The BRCA1 and BRCA2 genes—typically associated with breast cancer—can also increase a person’s risk of pancreatic cancer, Dr. Schnoll-Sussman explained. There are also some genetic mutations specific that make a person more susceptible to pancreatitis and pancreatic cancer, she said. 

“If you were to be part of a family, and had multiple family members that had pancreas cancer—especially if [they had] pancreas cancer at a young age—you should speak to your physician,” Dr. Schnoll-Sussman said. “We would do genetic testing on that individual to look for one of these types of mutations.”

Besides specific genetic risk factors, some specific groups of people are more likely to have pancreatic cancer, though it’s not completely clear how they’re linked. Pancreatic cancer is more commonly seen in Black Americans, people who smoke, men, older people, and those who are overweight. Some research has found that it’s on the rise in younger women as well.

People can speak to their doctor about getting screened for pancreatic cancer, specifically if they have an elevated risk due to family history. This usually involves imaging, Dr. Schnoll-Sussman said, such as a CAT scan or an MRI.

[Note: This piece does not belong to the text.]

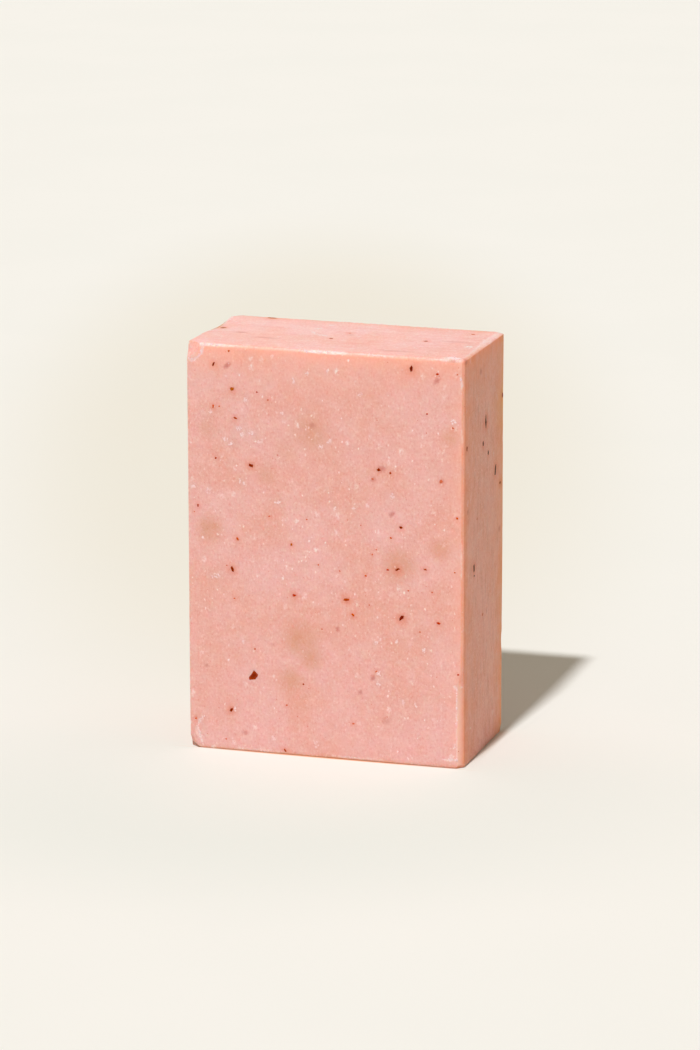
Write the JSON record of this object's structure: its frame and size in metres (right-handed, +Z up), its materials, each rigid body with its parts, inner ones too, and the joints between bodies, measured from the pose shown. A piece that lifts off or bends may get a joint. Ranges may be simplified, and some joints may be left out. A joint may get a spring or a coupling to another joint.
{
  "type": "bar of soap",
  "caption": "Rectangular bar of hand-cut soap with worn edges, chipped corners and flecks of plant matter; stands on its short end and is held in the hand to wash with",
  "frame": {"origin": "middle of the short end that the bar stands on, at the centre of its width and thickness", "axes": "+Z up along the height, +X right along the width, -Y out of the front face"},
  "size_m": [0.0554, 0.0286, 0.0806],
  "materials": {
    "soap": "satin"
  },
  "bodies": {
    "root": {"soap_bar": "soap"}
  },
  "joints": []
}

And if pancreatic cancer is detected, doctors will determine if they can remove the tumor surgically or not. If the cancer hasn’t spread significantly, said Dr. Frankel, doctors may be able to remove the tumor. But depending on where the tumor is, that surgery can be incredibly invasive, Drs. Templeton and Schnoll-Sussman said.

Doctors may also give chemotherapy to pancreatic cancer patients both with and without surgery. There are currently two immunotherapy options for some kinds of pancreatic cancer, and others are currently in clinical trials.

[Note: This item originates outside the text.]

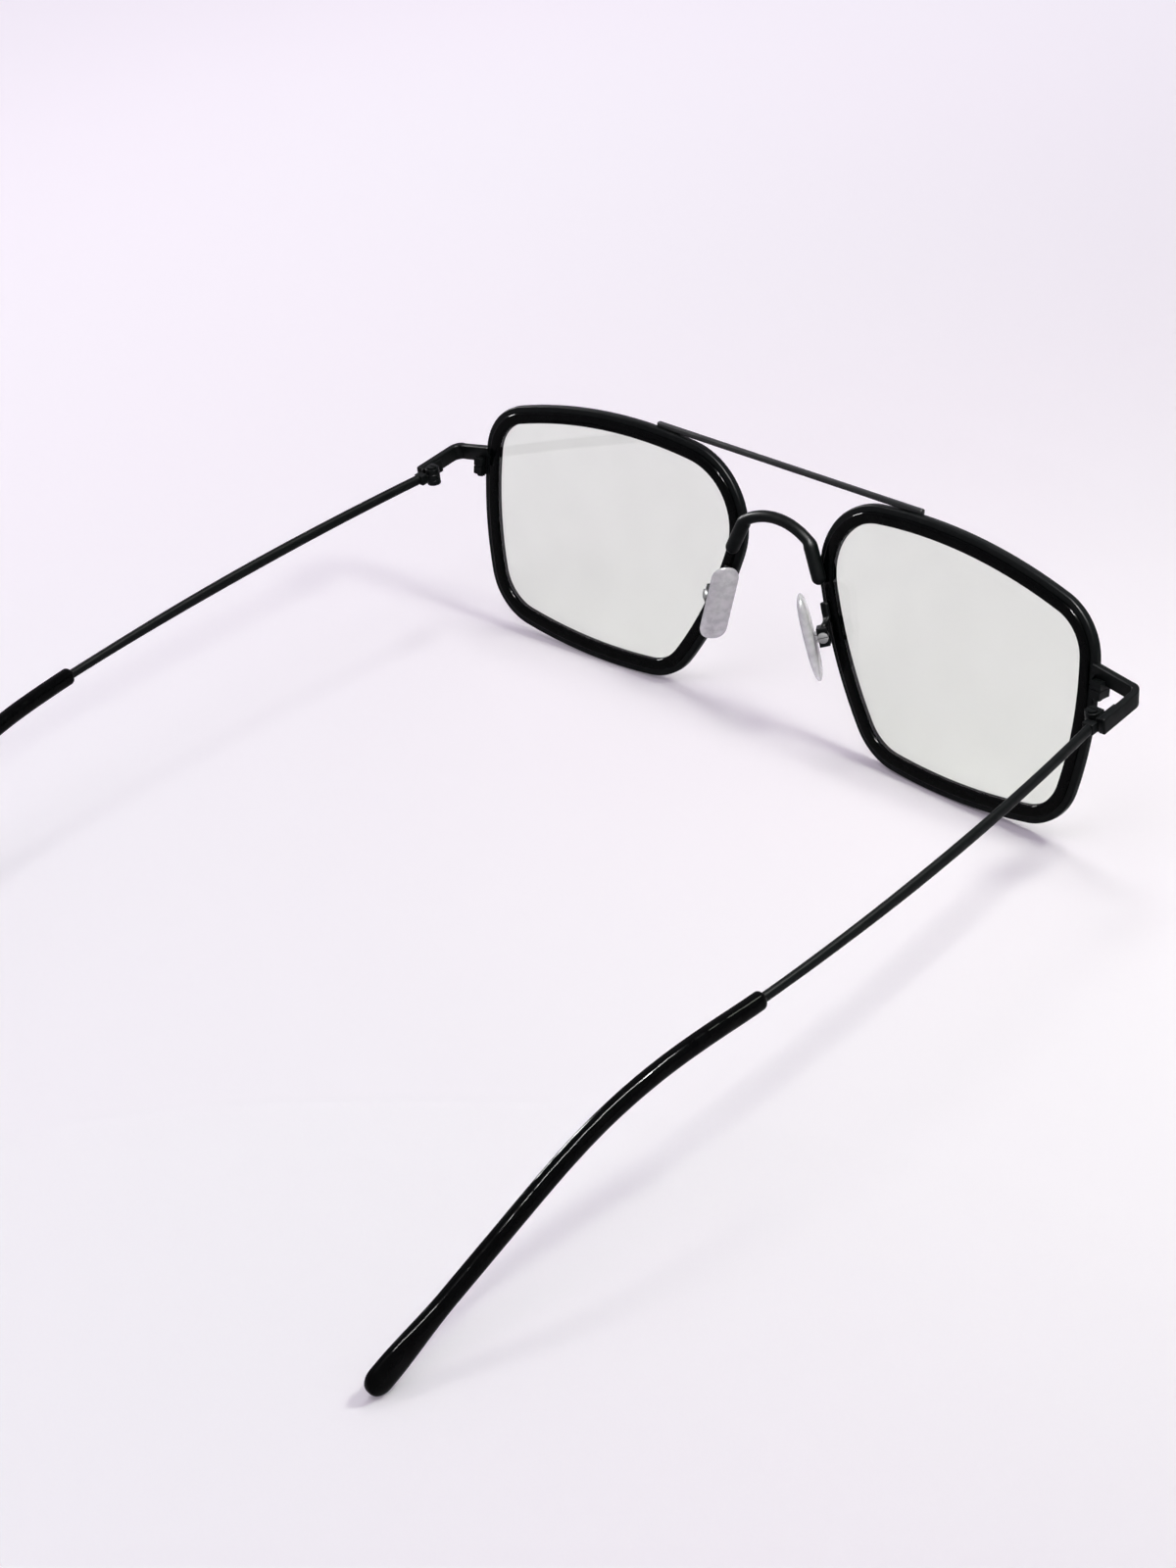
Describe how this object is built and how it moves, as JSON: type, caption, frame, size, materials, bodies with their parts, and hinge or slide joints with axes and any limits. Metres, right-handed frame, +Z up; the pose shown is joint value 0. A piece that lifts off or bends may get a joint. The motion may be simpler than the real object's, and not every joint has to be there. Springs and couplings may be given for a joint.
{
  "type": "square eyeglasses",
  "caption": "Rounded square metal and plastic eyeglasses with a straight upper bar over an arched lower bridge, clear nose pads and folding slim temples with black tips.",
  "frame": {"origin": "middle of the glasses' footprint, on the surface that the two rims and the two tips stand on", "axes": "+X to the wearer's left, +Y back along the open temples towards the ears, +Z up; the front faces -Y"},
  "size_m": [0.1446, 0.1573, 0.0431],
  "materials": {
    "frame_metal": "satin near-black plating",
    "black_plastic": "polished blue-black",
    "tip_plastic": "polished black",
    "lens": "clear with a faint grey-green tint",
    "pad_plastic": "clear soft plastic",
    "pad_core_plastic": "clear hard plastic",
    "screw_steel": "bright turned"
  },
  "bodies": {
    "front": {"rim_wire_left": "frame_metal", "rim_wire_right": "frame_metal", "rim_insert_left": "black_plastic", "rim_insert_right": "black_plastic", "lens_left": "lens", "lens_right": "lens", "upper_bar": "frame_metal", "lower_bridge": "frame_metal", "end_piece_left": "frame_metal", "end_piece_right": "frame_metal", "lock_upper_left": "frame_metal", "lock_upper_right": "frame_metal", "lock_lower_left": "frame_metal", "lock_lower_right": "frame_metal", "lock_screw_left": "screw_steel", "lock_screw_right": "screw_steel", "hinge_front_left": "frame_metal", "hinge_front_right": "frame_metal", "hinge_screw_left": "screw_steel", "hinge_screw_right": "screw_steel", "pad_arm_left": "frame_metal", "pad_arm_right": "frame_metal", "pad_box_left": "frame_metal", "pad_box_right": "frame_metal", "pad_screw_left": "screw_steel", "pad_screw_right": "screw_steel"},
    "temple_left": {"hinge_temple_left": "frame_metal", "temple_wire_left": "frame_metal", "temple_tip_left": "tip_plastic"},
    "temple_right": {"hinge_temple_right": "frame_metal", "temple_wire_right": "frame_metal", "temple_tip_right": "tip_plastic"},
    "pad_left": {"nose_pad_left": "pad_plastic", "pad_core_left": "pad_core_plastic"},
    "pad_right": {"nose_pad_right": "pad_plastic", "pad_core_right": "pad_core_plastic"}
  },
  "joints": [
    {"name": "temple_fold_left", "type": "hinge", "parent": "front", "child": "temple_left", "pos_m": [0.0676, -0.06474, 0.02742], "axis": [0, 0.037, 0.9993], "range_deg": [0, 88]},
    {"name": "temple_fold_right", "type": "hinge", "parent": "front", "child": "temple_right", "pos_m": [-0.0676, -0.06474, 0.02742], "axis": [0, -0.037, -0.9993], "range_deg": [0, 84]},
    {"name": "nose_pad_rock_left", "type": "hinge", "parent": "front", "child": "pad_left", "pos_m": [0.01153, -0.07136, 0.0194], "axis": [0.5719, 0.7913, 0.2161], "range_deg": [-8, 8]},
    {"name": "nose_pad_rock_right", "type": "hinge", "parent": "front", "child": "pad_right", "pos_m": [-0.01153, -0.07136, 0.0194], "axis": [0.5719, -0.7913, -0.2161], "range_deg": [-8, 8]}
  ]
}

“Unfortunately, all of the therapies that we currently have are relatively ineffective,” Dr. Frankel said. “Lung cancer, melanoma, kidney cancer—we now have immune based therapies where we're actually curing patients, and often extending life significantly. No such therapy exists for pancreas cancer.”

More Research to Improve Prognosis in the Future

As difficult as a pancreatic cancer diagnosis is, it’s not all “doom and gloom,” Dr. Templeton said.

Research for therapies is currently ongoing, he said, as are advances in genetics so that patients can receive targeted treatments, Dr. Schnoll-Sussman added.

Historically, Dr. Frankel added, research for pancreatic cancer has been underfunded. And more attention on the disease certainly doesn’t hurt efforts to find new advances in therapies.

This public discussion about pancreatic cancer is also important because it can be a catalyst for learning more about how to recognize possible symptoms, experts agreed. People suspecting that something’s wrong could lead to earlier diagnoses and better survival rates.

“You really have to know your body, you have to really understand yourself. If something is changing in you, you can’t die of fear,” Dr. Schnoll-Sussman added. “Some patients will get very lucky and find these diseases early, but it’s only the patients who present early.”